I wasn’t precisely sure what I would find when I played the video back for myself on that day in September 2011, nor did I realize the impact it would ultimately have on me.  I expected monotony when I hit the “Play” button but the boredom and anxiety I experienced in watching it (as you may have) gave me a clear yet raw perspective from one of our shelter’s smaller residents. What initially began as a small project to recruit volunteers to help with the training and enrichment of animals at our shelters would become my quiet inspiration to continue with the essential need to provide stress reduction, enrichment, training and the monitoring of the emotional requirements of our shelter animals.

On that same day in September, I was determined to capture the perspective of both a cat and a dog, so I went to the dog kennels and randomly selected a kennel in which I would place my camera phone; “Rodeo” would be our film subject. 

Click here to see approximately three minutes from her perspective.

“Uh oh! What’d you do to my phone, silly girl?” That’s what I thought when I first walked into her kennel and found my phone laying on the ground, as she jumped on me in a chaotic frenzy, stressed, panting – eyes red and bulging.  I would play back her video on my computer watching as I sighed and admittedly, became teary-eyed.  Watching Rodeo’s frustration escalate to a point where she retrieves the camera-phone, and then, as if in a moment of cinematographic happenstance, drops the camera right side up directly underneath and next to the kennel door where she proceeds to pummel it in a moment of frenzy.  A filmed and edited Pedigree commercial couldn’t have more perfectly depicted the building frustration of a dog in her kennel as people walk by.

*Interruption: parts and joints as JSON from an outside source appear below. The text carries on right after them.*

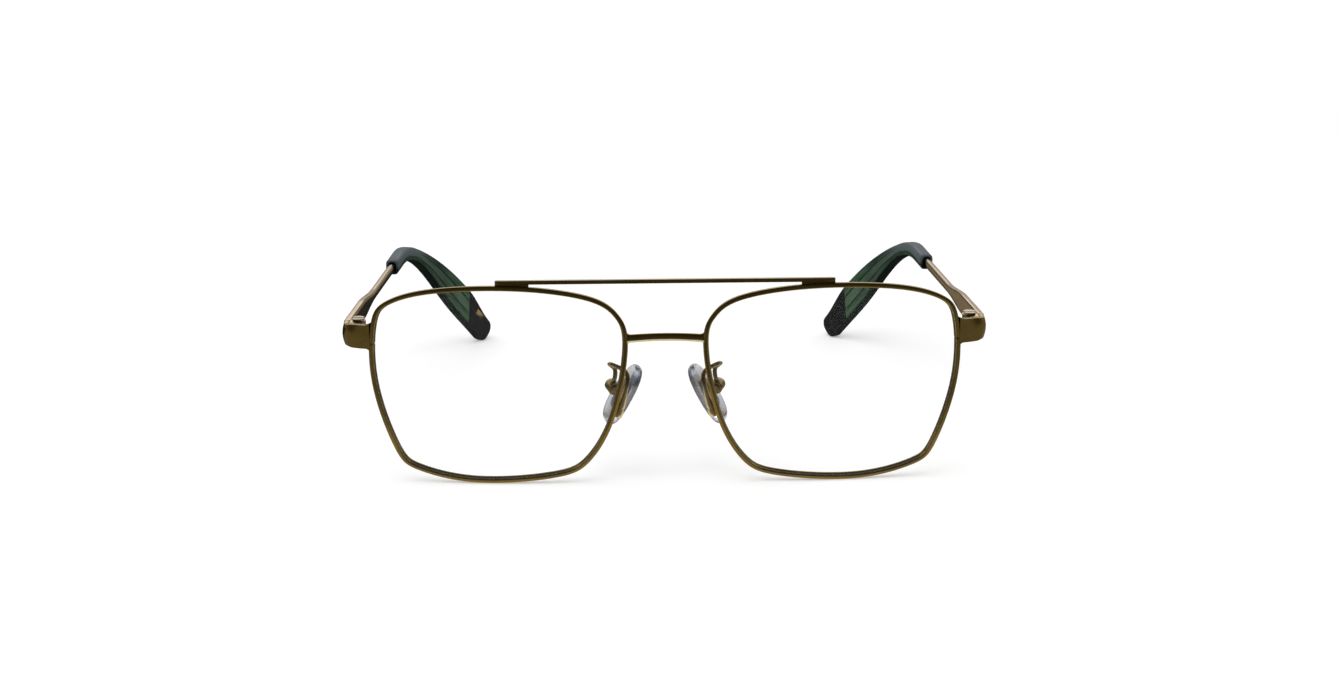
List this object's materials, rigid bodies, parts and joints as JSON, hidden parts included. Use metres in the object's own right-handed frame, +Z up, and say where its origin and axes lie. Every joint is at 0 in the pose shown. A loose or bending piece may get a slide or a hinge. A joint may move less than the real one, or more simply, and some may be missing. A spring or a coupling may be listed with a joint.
{
  "type": "eyeglasses",
  "caption": "Metal eyeglasses with squarish rims, a straight brow bar over the bridge, nose pads on arms and folding temples with dark acetate tips.",
  "frame": {"origin": "under the middle of the glasses as they stand with the temples open, on the surface that the rims and the tips stand on", "axes": "+X across the front to the right-hand end piece as seen from the front, +Y back along the temples, +Z up"},
  "size_m": [0.1444, 0.138, 0.0481],
  "materials": {
    "antique_gold": "polished antique gold plating",
    "pale_gold": "satin pale gold plating",
    "bright_gold": "polished gold",
    "screw_steel": "turned steel",
    "clear_lens": "clear coated lens",
    "green_acetate": "polished dark green acetate",
    "clear_silicone": "clear soft silicone",
    "core_metal": "stamped metal"
  },
  "bodies": {
    "front": {"rim_left": "antique_gold", "rim_right": "antique_gold", "lens_left": "clear_lens", "lens_right": "clear_lens", "bridge": "antique_gold", "brow_bar": "antique_gold", "brow_seat_left": "pale_gold", "brow_seat_right": "pale_gold", "end_piece_left": "antique_gold", "end_piece_right": "antique_gold", "rim_lock_left": "antique_gold", "rim_lock_right": "antique_gold", "rim_screw_left": "screw_steel", "rim_screw_right": "screw_steel", "hinge_front_left": "antique_gold", "hinge_front_right": "antique_gold", "hinge_screw_left": "screw_steel", "hinge_screw_right": "screw_steel", "pad_arm_left": "antique_gold", "pad_arm_right": "antique_gold", "pad_box_left": "antique_gold", "pad_box_right": "antique_gold", "pad_screw_left": "screw_steel", "pad_screw_right": "screw_steel"},
    "left_temple": {"temple_left": "pale_gold", "hinge_rear_left": "pale_gold", "temple_tip_left": "green_acetate", "tip_plaque_left": "bright_gold"},
    "left_nose_pad": {"nose_pad_left": "clear_silicone", "pad_core_left": "core_metal"},
    "right_temple": {"temple_right": "pale_gold", "hinge_rear_right": "pale_gold", "temple_tip_right": "green_acetate"},
    "right_nose_pad": {"nose_pad_right": "clear_silicone", "pad_core_right": "core_metal"}
  },
  "joints": [
    {"name": "left_temple_fold", "type": "hinge", "parent": "front", "child": "left_temple", "pos_m": [-0.06879, -0.05723, 0.03466], "axis": [0, 0.1045, -0.9945], "range_deg": [0, 83]},
    {"name": "right_temple_fold", "type": "hinge", "parent": "front", "child": "right_temple", "pos_m": [0.06879, -0.05723, 0.03466], "axis": [0, -0.1045, 0.9945], "range_deg": [0, 78]},
    {"name": "left_pad_rock", "type": "hinge", "parent": "front", "child": "left_nose_pad", "pos_m": [-0.0119, -0.05711, 0.02076], "axis": [0.337, -0.9212, -0.1946], "range_deg": [-12, 12]},
    {"name": "right_pad_rock", "type": "hinge", "parent": "front", "child": "right_nose_pad", "pos_m": [0.0119, -0.05711, 0.02076], "axis": [0.337, 0.9212, 0.1946], "range_deg": [-12, 12]}
  ]
}
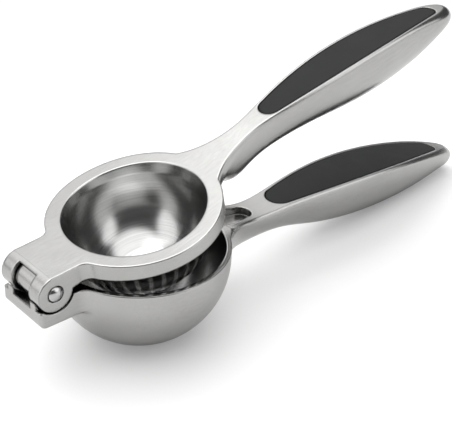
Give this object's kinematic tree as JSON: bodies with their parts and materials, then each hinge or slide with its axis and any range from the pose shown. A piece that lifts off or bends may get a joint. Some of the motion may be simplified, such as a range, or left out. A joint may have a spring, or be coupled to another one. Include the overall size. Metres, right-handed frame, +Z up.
{
  "type": "hinged lemon squeezer",
  "caption": "Two-armed hand press: a fluted press cup hinged over a drained bowl, with long crowned handles and soft inlaid grips.",
  "frame": {"origin": "centre of the flat foot under the bowl, on the surface the squeezer stands on", "axes": "+X from the bowl towards the handle ends, +Y along the hinge pin, +Z up from the surface"},
  "size_m": [0.2485, 0.0738, 0.0909],
  "materials": {
    "satin_steel": "fine satin-brushed cast stainless steel",
    "pin_steel": "turned stainless rivet, domed heads polished",
    "grip_rubber": "matt black soft-touch rubber with a fine even grain"
  },
  "bodies": {
    "lower": {"lower_arm": "satin_steel", "lower_grip": "grip_rubber", "hinge_pin": "pin_steel"},
    "upper": {"upper_arm": "satin_steel", "upper_grip": "grip_rubber"}
  },
  "joints": [
    {"name": "hinge", "type": "hinge", "parent": "lower", "child": "upper", "pos_m": [-0.04703, 0, 0.04496], "axis": [0, -1, 0], "range_deg": [-11, 115]}
  ]
}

My intent was not to depict the suffering and sadness behind sheltering, however, there is a stark reality of shelter life that I think should be shared – along with the great promotions and adoption photos that show the more positive side of animal sheltering. And that is why there was a hesitation to share these raw perspective pieces. Would the public appreciate what three minutes in a cat’s cage or what three minutes in a dog’s kennel looks like? We understand that many people do not come to shelters to adopt or volunteer to avoid this perceived sorrow (which is respectable), however, we also know there is much goodness to be seen here at the Washington Humane Society.

Dogs, cats, bunnies and other small animals go home with loving families on a regular basis and it’s a beautiful sight!  We have volunteer programs like S.T.E.P.s where volunteer trainers can come to do training and enrichment with the animals; teaching a timid dog to “come” or “touch” a hand on request, then handing out handmade toys to all the cats to lessen their sense of monotony and lack of stimulation.  Or the People and Animal Club Klub, better known as the P.A.C.K., where you can go running on the weekends in Rock Creek Park with a selected shelter pup! How fun is that?!

There are many ways to support the animals of the Washington Humane Society and volunteering is just one. Financial support also allows caregivers to provide animals with the daily essentials to enrich their lives such as toys, treats, soothing sights, sounds, bedding and more – all critical to their emotional well-being.

Days after they were filmed, our kitty friend was moved to the adoption floor where she charmed her way into a new home. Rodeo was also adopted into a forever home.  I imagine that their current perspectives are much brighter and cozier.